= Vakhtang (son of David IV) =

Vakhtang (ვახტანგ) or Tsuata (ცუატა; 1118 – 1138) was a Georgian royal prince (batonishvili) of the Bagrationi dynasty. He was the son of King David IV the Builder and the Cuman-Kipchak princess Gurandukht, daughter of Khan Otrok. Vakhtang was involved in an attempted coup against Demetrius I of Georgia, his half-brother and heir apparent. Vakhtang was captured, blinded and cast in prison where he apparently died shortly afterwards.

== Biography ==
The 12th-century document The Will of King David contains a vague and controversial passage whereby David instructs the eldest son and heir apparent Demetrius I to rear his younger brother Vakhtang and make him a successor to the throne if the latter proves to be "capable". Given the Georgian order of succession based on primogeniture and indication that an attempted coup against Demetrius in the 1130s involved Vakhtang, many modern scholars in Georgia consider the passage to be a latter-day forgery by Vakhtang's sympathizers.

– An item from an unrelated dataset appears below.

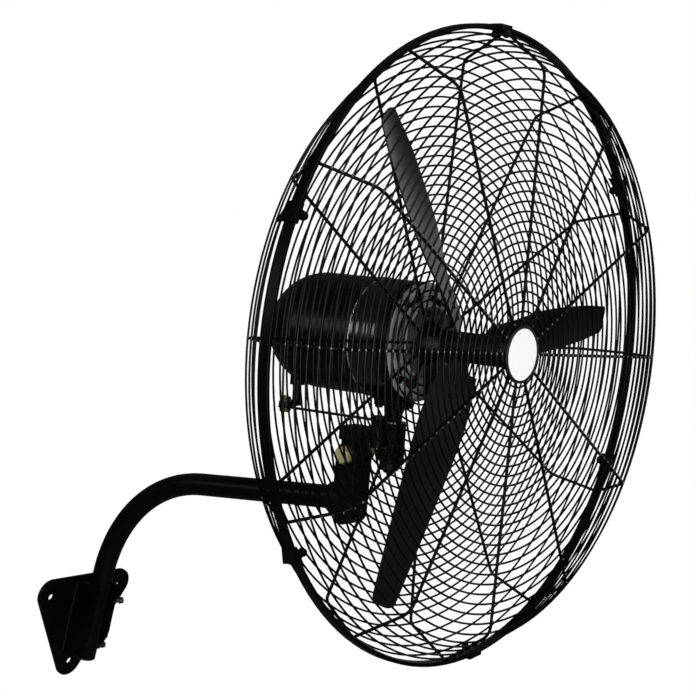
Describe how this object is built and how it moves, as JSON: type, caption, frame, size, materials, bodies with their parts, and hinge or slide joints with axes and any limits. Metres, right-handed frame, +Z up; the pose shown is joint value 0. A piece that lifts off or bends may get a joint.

A reference to the aristocratic plot against Demetrius on behalf of Vakhtang is found in the contemporaneous Armenian chronicle by Vardan although the author does not directly names the rebellious prince. This plot, intended to assassinate Demetrius I, was directed by the influential nobleman Ivane Abuletisdze and his son Kirkish. The king was timely warned by Ivane's father Abulet. Vakhtang was captured, blinded and cast in prison where he apparently died shortly afterwards.